One of the major contributing factors is the implementation of harmful data-driven operations – specifically, recommendation algorithms that seamlessly connect adults with a sexual interest in children with children on social media and gaming platforms. Unintentionally, AI is facilitating child sexual abuse.

So how has this been allowed to happen? The pace of change has posed a challenge to establishing long-term safeguarding strategies. Also, self-regulation has been one of the defining features of the tech industry. These two facts go hand in hand: the pace at which things evolve in the industry has meant that companies in the sector can argue that traditional state-mandated regulation is too inflexible a model to appropriately respond to the decentralised and dynamic networks involved. Unfortunately, in the years since the self-regulation model was instituted, it has become apparent that it is not working. 

Over the last few years, governments and regulatory bodies are reclaiming their mantle and writing more prescriptive regulation and legislation to help shape the future of the internet. Perhaps the best known, enforcement of the General Data Protection Regulation (GDPR) enforcement regularly makes headlines, with data protection authorities levying major fines on some of the best-known companies in the world.

GDPR also contains some major provisions for the protection of children’s data, who are known as vulnerable data subjects. These also function to combat other online harms; such as recommendation systems facilitating online abuse and how children should be excluded from these, or included under conditions distinct from those for adults, as a result of being vulnerable data subjects. 

One of the most significant child safety provisions in the GDPR is Article 8, which requires companies to obtain parental consent before processing children’s data. This clause has the potential to be the most significant positive impact on internet safety in the last two decades. 

Companies are required to age check their users so they can identify who is a child, and, for younger children, obtain parental consent. Those platforms that know the ages of their users are able to create safer spaces online

Effective enforcement of GDPR, alongside the proposed Online Safety Bill, the EU Digital Services Act, and United Nations Convention on the Rights of the Child, will constitute a regulatory regime that requires all companies to exercise a duty to protect children and young people.

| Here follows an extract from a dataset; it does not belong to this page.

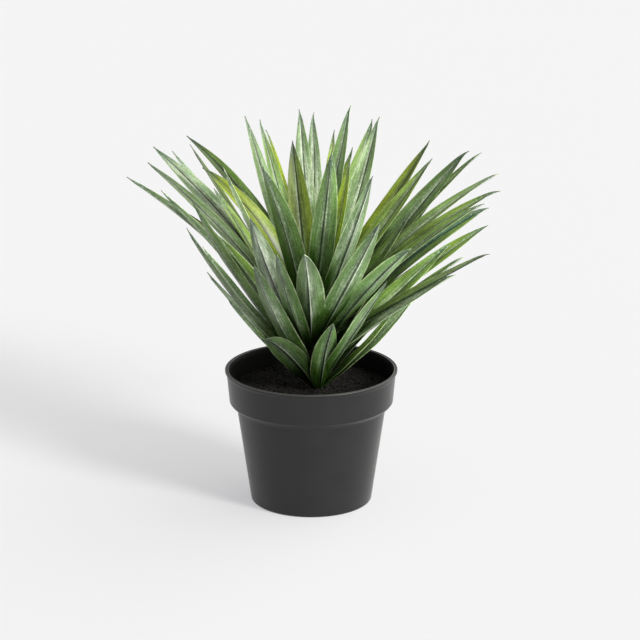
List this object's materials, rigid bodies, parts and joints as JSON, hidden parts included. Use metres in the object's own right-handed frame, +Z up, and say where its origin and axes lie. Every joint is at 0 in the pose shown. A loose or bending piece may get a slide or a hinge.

Alongside this increase in regulatory intervention is a change in the way that investors, consumers, and businesses value social responsibility. We are witnessing a transition away from self-regulation towards greater accountability as a result of enhanced oversight and consumer interests.

Businesses are recognising the opportunity for digital transformation in the wake of the rise of ethical consumerism, meaning that users are selecting what to consume and which sites to use in light of their environmental, social, and governance (ESG) impacts. From this new consumer-based moral imperative emerges greater opportunities for businesses to differentiate themselves from others on the basis of trust, respect for the law, and children’s safety. 

It is critical that businesses stay ahead of this new wave of child-oriented regulations to avoid penalties whilst maximising consumers’ ethical interests to play their part in shaping a safer internet for our children and future generations.